Without any context, Blue Tomato will stand for the first implemented, original language. Because the relationship between image content and the resulting code can be shady and be questionable at best, the language is meant to stay as artlang. Any actual application-based pattern regonition languages should not be directly inherited from TB as it would fight against the idea of artlang, instead they should be their own languages.

As said, the main purpose of the language is to entertain as a sport of finding cool ways to execute programs, way to learn how pattern regonition works and to be just simply as esoteric as damn.

Functionality

More specific details and notes for the first design of Blue Tomato.

Pattern Table

Pattern name Pattern Definition resulting data
Rectangle rectangle closing an area enclosed block
Circle ellipse closing an area integer value
Relation straight, thick lines functional relationship
Arrow same as lines, but with triangle on end program flow relation
Cross two, short, adjecent lines marker

Program Flow

The code forms a graph which is then executed as in any graph-based language. Biggest shapes are opted to come out earlier than smaller ones and then others closest to top-right corner. Program flows from first block to the next ones through arrows relations.

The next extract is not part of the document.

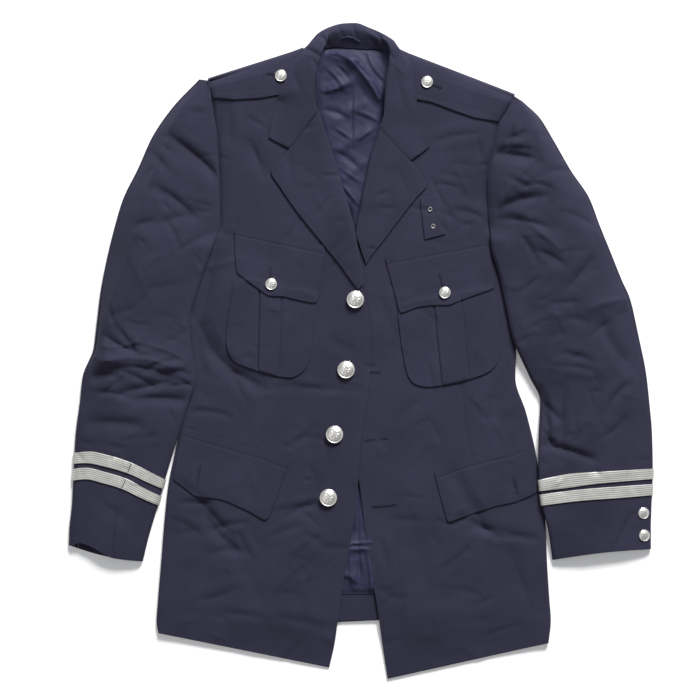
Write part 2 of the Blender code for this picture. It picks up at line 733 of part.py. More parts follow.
def lapel_grid(table, front, lift, rows, cols, tuck):
    at = np.linspace(0, table[-1][0], rows)
    roll_x, roll_y, outer_x, outer_y = columns(table, at)
    grid = []
    for i in range(rows):
        start = np.array([roll_x[i], roll_y[i]])
        across = np.array([outer_x[i], outer_y[i]]) - start
        width = np.hypot(*across)
        across /= width
        x, y = start + across * 5
        high = float(front(x, y)) + lift
        low = float(front(x, y)) - BODY_WALL - lift
        r = (high - low) / 2
        section = [(min(tuck, width * 0.7), low)]
        for angle in NOSE_ANGLES:
            turn = math.radians(angle)
            section.append((r * (1 - math.cos(turn)), low + r * (1 + math.sin(turn))))
        for k in range(1, cols + 1):
            a = r + (width - r) * k / cols
            x, y = start + across * a
            section.append((a, float(front(x, y)) + lift))
        grid.append([(*(start + across * a), z) for a, z in section])
    return np.array(grid)


def make_lapels():
    lift = REST_GAP + 0.4 + LAPEL_WALL
    right = lapel_grid(LAPEL_RIGHT_ROWS, right_height, lift, 14, 6, 9)
    left = lapel_grid(LAPEL_LEFT_ROWS, left_height, lift, 12, 6, 9)
    made = rolled_wall("lapel_right", right, LAPEL_WALL, "navy_wool")
    other = rolled_wall("lapel_left", left, LAPEL_WALL, "navy_wool")
    return made, other


COLLAR_STEPS = (0, 0.5, 0.85, 1.05, 1.35, 1.7, 2.1, 2.5, 3.0)


def make_collar(rest, rows=37):
    at = np.linspace(0, COLLAR_STATIONS[-1][0], rows)
    table = np.asarray(COLLAR_STATIONS, float)
    grid = np.zeros((rows, len(COLLAR_STEPS), 3))
    knots = np.zeros((rows, 4, 3))
    for knot in range(4):
        for axis in range(3):
            values = table[:, 1 + knot * 3 + axis]
            if knot == 0 and axis < 2:
                knots[:, knot, axis] = np.interp(at, table[:, 0], values)
            else:
                knots[:, knot, axis] = curve(table[:, 0], values, at)
    for i in range(rows):
        for axis in range(3):
            grid[i, :, axis] = curve((0, 1, 2, 3), knots[i, :, axis], COLLAR_STEPS)
    for i in range(rows):
        for k, step in enumerate(COLLAR_STEPS):
            x, y, z = grid[i, k]
            if step >= 1.5 and y < 392:
                grid[i, k, 2] = max(z, rest.top(x, y) + REST_GAP + COLLAR_WALL)
    return rolled_wall("collar", grid, COLLAR_WALL, "navy_wool")


STRAPS = {
    # side: shoulder edge from the sleeve to the collar, then the lower edge the same way
    "right": (
        ((-188, 353.7), (-92, 385.9)),
        ((-187.5, 328), (-164, 326), (-132, 328), (-104, 333), (-88, 336)),
    ),
    "left": (
        ((186, 335), (62, 384)),
        ((177.5, 298), (147, 302.5), (120, 312), (91, 323), (71, 327), (58, 331)),
    ),
}
# The strap over that fold: distance out from its edge, share of the full height and lift
STRAP_FOLD = ((2.3, 0.0, 0.3), (2.0, 0.45, 0.8), (0.3, 0.8, 2.4))


def make_straps(fronts):
    """Each strap starts just over the shoulder's fold and lies on the front."""
    made = {}
    for side, (upper, lower) in STRAPS.items():
        first, last = along(upper, 9), along(lower, 9)
        over = first - last
        over /= np.linalg.norm(over, axis=1, keepdims=True)
        rest = Rest(fronts[side])
        full = np.array([rest.top(x, y) for x, y in first - over * 7.5])
        rows = [np.c_[first + over * out, full * share + lift] for out, share, lift in STRAP_FOLD]
        for share in (0.15, 0.25, 0.4, 0.6, 0.8, 1.0):
            places = first * (1 - share) + last * share
            heights = [rest.top(x, y) + REST_GAP + 0.35 + PATCH_WALL for x, y in places]
            rows.append(np.c_[places, heights])
        made[side] = rolled_wall("shoulder_strap_" + side, np.array(rows), PATCH_WALL, "navy_wool")
    return made


def make_patch(name, rest, rows, cols):
    grid = lie_on(patch(PATCHES[name], rows, cols), rest, REST_GAP + PATCH_WALL)
    return drop_wall(name, grid, PATCH_WALL, "navy_wool")


def make_pocket(name, rest, pleat):
    """A patch pocket with a box pleat raised down its middle."""
    sides = PATCHES[name]
    places = patch(sides, 9, 25)
    (top_a, top_b), (low_a, low_b) = pleat
    picked = []
    for row in places:
        share = (sides[0][0][1] - row[12][1]) / (sides[0][0][1] - sides[2][2][1])
        start = top_a + (low_a - top_a) * share
        stop = top_b + (low_b - top_b) * share
        wanted = (row[0][0], (row[0][0] + start) / 2, start - 0.4, start, stop, stop + 0.4)
        wanted += ((row[-1][0] + stop) / 2, row[-1][0])
        picked.append([(x, np.interp(x, row[:, 0], row[:, 1])) for x in wanted])
    grid = lie_on(np.array(picked), rest, REST_GAP + PATCH_WALL)
    raised = grid.copy()
    raised[4:, 3:5, 2] += PLEAT_RAISE
    inner = grid.copy()
    inner[:, :, 2] -= PATCH_WALL
    return wall(name, raised, inner, "navy_wool")


def turned(name, profile, place, axis, look, sides=16):
    """A turned piece: profile of radius and height pairs, spun round the axis at its place."""
    bm = bmesh.new()
    verts = [bm.verts.new((radius * MM, 0, up * MM)) for radius, up in profile]
    edges = [bm.edges.new(pair) for pair in zip(verts, verts[1:])]
    if profile[0][0] > 0 and profile[-1][0] > 0:
        edges.append(bm.edges.new((verts[-1], verts[0])))
    bmesh.ops.spin(
        bm,
        geom=verts + edges,
        cent=(0, 0, 0),
        axis=(0, 0, 1),
        angle=2 * math.pi,
        steps=sides,
        use_merge=True,
    )
    bmesh.ops.remove_doubles(bm, verts=bm.verts[:], dist=1e-6)
    bmesh.ops.recalc_face_normals(bm, faces=bm.faces[:])
    turn = Vector((0, 0, 1)).rotation_difference(Vector(axis)).to_matrix().to_4x4()
    bmesh.ops.transform(bm, matrix=turn, verts=bm.verts[:])
    bmesh.ops.translate(bm, vec=Vector(place) * MM, verts=bm.verts[:])
    return mesh_object(name, bm, look, smooth_angle=35)


def button(name, place, size, rest, sides, tilt=False):
    """A domed metal button with a raised rim, on the highest cloth under it."""
    x, y = place
    radius = size / 2
    turns = np.linspace(0, 2 * math.pi, 13)[:-1]
    ring = [(x + r * math.cos(t), y + r * math.sin(t)) for r in (radius / 2, radius) for t in turns]
    heights = [rest.top(*spot, missing=-99) for spot in ring]
    axis = (0, 0, 1)
    if tilt:
        spots = [(sx, sy, sz) for (sx, sy), sz in zip(ring, heights) if sz > -50]
        points = np.array(spots)
        slope = np.linalg.lstsq(np.c_[points[:, :2], np.ones(len(points))], points[:, 2], rcond=None)[0]
        axis = Vector((-slope[0], -slope[1], 1)).normalized()
        over = (points - (x, y, 0)) @ np.array(axis)
        z = over.max() / axis.z + 0.4
    else:
        z = max(heights) + 0.4
    profile = [
        (0, 0),
        (radius * 0.86, 0),
        (radius, size * 0.05),
        (radius * 0.95, size * 0.125),
        (radius * 0.84, size * 0.105),
        (radius * 0.5, size * 0.185),
        (0, size * 0.215),
    ]
    return turned(name, profile[::-1], (x, y, z), axis, "silver_metal", sides)


def make_tab(rest):
    """A small cloth tab with two eyelet holes, for a badge's pins."""
    a, b, c, d = TAB_CORNERS
    grid = lie_on(patch(((a, b), (b, c), (d, c), (a, d)), 7, 5), rest, REST_GAP + PATCH_WALL)
    tab = drop_wall("badge_tab", grid, PATCH_WALL, "navy_wool")
    hole, outer = EYELET_HOLE / 2, EYELET_OUTER / 2
    cut_radius = EYELET_OUTER * 0.4 * MM
    for k, (x, y) in enumerate(EYELET_PLACES):
        bm = bmesh.new()
        bmesh.ops.create_cone(
            bm, cap_ends=True, segments=10, radius1=cut_radius, radius2=cut_radius, depth=20 * MM
        )
        bmesh.ops.translate(bm, vec=Vector((x, y, 12)) * MM, verts=bm.verts[:])
        cutter = mesh_object("tab_hole_" + str(k), bm, "navy_wool")
        cutter.hide_render = True
        cutter.display_type = "WIRE"
        cut = tab.modifiers.new("hole", "BOOLEAN")
        cut.object = cutter
    profile = [
        (hole + 0.6, -1.0),
        (hole + 0.6, 0.0),
        (outer, 0.0),
        (outer, 0.3),
        (outer - 0.6, 0.9),
        (hole, 0.7),
        (hole, -1.0),
    ]
    for k, (x, y) in enumerate(EYELET_PLACES):
        near = max(Rest(tab).top(x + dx, y + dy) for dx, dy in ((3, 0), (-3, 0), (0, 3), (0, -3)))
        turned("eyelet_" + str(k + 1), profile, (x, y, near + 0.3), (0, 0, 1), "silver_metal", 10)
    return tab


# The neck lining's top row goes down under the collar's stand
LINING_TUCK = 1.1
NECK_LINING = (
    ((-38, 397), (-20, 396.8), (-8, 396.4), (6, 395), (18, 395.6), (27, 394.8)),
    (
        (27, 394.8),
        (38, 370),
        (36, 345),
        (33, 320),
        (24, 285),
        (17, 262),
        (9, 225),
        (3, 200),
        (-3, 172),
        (-6, 150),
    ),
    ((-16, 150), (-6, 150)),
    (
        (-38, 397),
        (-51, 375),
        (-59, 360),
        (-59, 330),
        (-55, 305),
        (-45, 265),
        (-35, 232),
        (-27, 203),
        (-19, 170),
        (-16, 150),
    ),
)
HEM_LINING = (
    ((-38, -135), (30, -135)),
    ((30, -135), (32, -230), (40, -316)),
    ((-50, -316), (40, -316)),
    ((-38, -135), (-40, -230), (-50, -316)),
)
HEM_FACING = (
    ((-52, -317), (42, -317)),
    ((42, -317), (44, -349)),
    ((-52, -351), (44, -349)),
    ((-52, -317), (-52, -351)),
)
LINING_FOLDS = (
    # x0, y0, x1, y1, width, height
    (-41, 385, -16, 378, 6, 2.2),
    (-16, 378, 22, 327, 6, 2.2),
    (-10, 380, 27, 333, 5, 1.6),
    (-40, 340, -12, 352, 6, 1.8),
    (-34, 300, 4, 322, 7, 1.6),
    (-30, 262, 8, 285, 7, 1.4),
    (-22, 225, 2, 245, 6, 1.2),
    (-14, -180, 2, -240, 6, 1.0),
    (-20, -258, 12, -258, 4, 0.9),
    (0, -270, 12, -305, 6, 1.0),
)


def make_linings():
    for name, sides, rows, cols, look, thick in (
        ("neck_lining", NECK_LINING, 18, 8, "navy_satin", LINING_WALL),
        ("hem_lining", HEM_LINING, 11, 7, "navy_satin", LINING_WALL),
        ("hem_facing", HEM_FACING, 3, 6, "navy_wool", 1.2),
    ):
        places = patch(sides, rows, cols)
        rise = fold_height(places[:, :, 0], places[:, :, 1], LINING_FOLDS)
        rim = np.ones((rows, cols))
        rim[0], rim[-1], rim[:, 0], rim[:, -1] = 0, 0, 0, 0
        heights = 2.0 + 0.35 + thick + rise * rim * (look == "navy_satin")
        if name == "neck_lining":
            heights[0] -= LINING_TUCK
        inner = np.dstack([places, heights - thick])
        wall(name, np.dstack([places, heights]), inner, look)


def make_hanger(rest):
    """The hanging loop: a thin cord along the inside of the collar's stand."""
    line = bpy.data.curves.new("hanger_loop", "CURVE")
    line.dimensions = "3D"
    line.bevel_depth = CORD_RADIUS * MM
    line.bevel_resolution = 2
    line.use_fill_caps = True
    spline = line.splines.new("POLY")
    places = along(((-25, 406), (-19, 407.5), (-12, 406.5), (-2, 401.5)), 7)
    spline.points.add(len(places) - 1)
    for point, (x, y) in zip(spline.points, places):
        near = ((0, 0), (0, CORD_RADIUS), (0, -CORD_RADIUS), (CORD_RADIUS, 0), (-CORD_RADIUS, 0))
        high = max(rest.top(x + dx, y + dy) for dx, dy in near)
        point.co = (x * MM, y * MM, (high + CORD_RADIUS + SEAM_GAP + 0.15) * MM, 1)
    made = bpy.data.objects.new("hanger_loop", line)
    line.materials.append(material("navy_satin"))
    bpy.context.scene.collection.objects.link(made)


def main():
    for found in list(bpy.data.objects):
        bpy.data.objects.remove(found)
    front_right, front_left = make_fronts()
    fronts = {"right": front_right, "left": front_left}
    make_back()
    sleeves = make_sleeves()
    make_lace()
    lapel_right, lapel_left = make_lapels()
    straps = make_straps(fronts)
    collar = make_collar(Rest(front_right, front_left, straps["right"], straps["left"]))
    make_linings()
    make_hanger(Rest(collar))
    for side in ("right", "left"):
        pleat = PLEAT_RIGHT if side == "right" else PLEAT_LEFT
        lapel = lapel_right if side == "right" else lapel_left
        pocket = make_pocket("breast_pocket_" + side, Rest(fronts[side]), pleat)
        flap = make_patch("breast_flap_" + side, Rest(fronts[side], pocket), 8, 11)
        button("pocket_button_" + side, POCKET_BUTTONS[side], SMALL_BUTTON, Rest(flap), 10)
        button("strap_button_" + side, STRAP_BUTTONS[side], SMALL_BUTTON, Rest(straps[side]), 10)
        make_patch("lower_flap_" + side, Rest(fronts[side]), 7, 12)
    make_tab(Rest(front_left))
    for number, place in enumerate(LARGE_BUTTONS, 1):
        button("front_button_" + str(number), place, LARGE_BUTTON, Rest(front_right), 14)
    for number, place in enumerate(CUFF_BUTTONS, 1):
        button("cuff_button_" + str(number), place, SMALL_BUTTON, Rest(sleeves["left"]), 10, tilt=True)


main()
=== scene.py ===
"""Looks of the fire service dress jacket: its cloth, linings, braid, buttons, sewing, floor and light.

The tables are millimetres, most of them like the part's, and become metres when a piece is made. X runs to
the picture's right, which is the wearer's left, Y from hem to collar and Z up from the floor.
"""

import math
import random

import bmesh
import bpy
import numpy as np
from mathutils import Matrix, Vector, noise
from mathutils.bvhtree import BVHTree


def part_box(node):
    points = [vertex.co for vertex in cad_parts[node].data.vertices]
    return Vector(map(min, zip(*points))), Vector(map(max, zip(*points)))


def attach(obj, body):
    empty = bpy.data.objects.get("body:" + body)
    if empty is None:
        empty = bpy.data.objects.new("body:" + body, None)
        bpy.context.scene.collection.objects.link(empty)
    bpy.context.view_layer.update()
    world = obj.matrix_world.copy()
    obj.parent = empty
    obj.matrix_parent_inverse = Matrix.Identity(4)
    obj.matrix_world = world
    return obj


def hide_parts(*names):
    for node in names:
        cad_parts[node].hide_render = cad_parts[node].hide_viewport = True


bl_info = {
    "name": "Dress jacket looks",
    "version": (1, 0, 0),
    "blender": (4, 5, 0),
    "location": "3D View > Sidebar > Jacket",
    "description": "Makes the cloth, trim, floor and light of a dress jacket that lies flat",
    "category": "Object",
}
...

Enclosed blocks represent nodes and can hold either sub-graphs or ellipses. Ellipses form integers in same way as set theory defines numbers as sets of sets. If there is an ellipse containing a star, the outer integer will be negative. Ellipses in same container or ellipse will be always multiplied in runtime.

When program execution enters a node, any sub-graphs will be executed before the execution continues. Any sub-graphs will be collapsed to final integers contained and the node virtually vanishes. In case the number is not zero, the execution follows to next arrow-direction nodes, and in case the arrow overlaps a cross, the numeric value is passed and virtually added to it.

With this more or less nonsensical graph language, writer Jabutosama postulates the language to be turing-complete, but has no proofs for such.

The language can be extended further by adding color, texturial, content and symbolic pattern matching.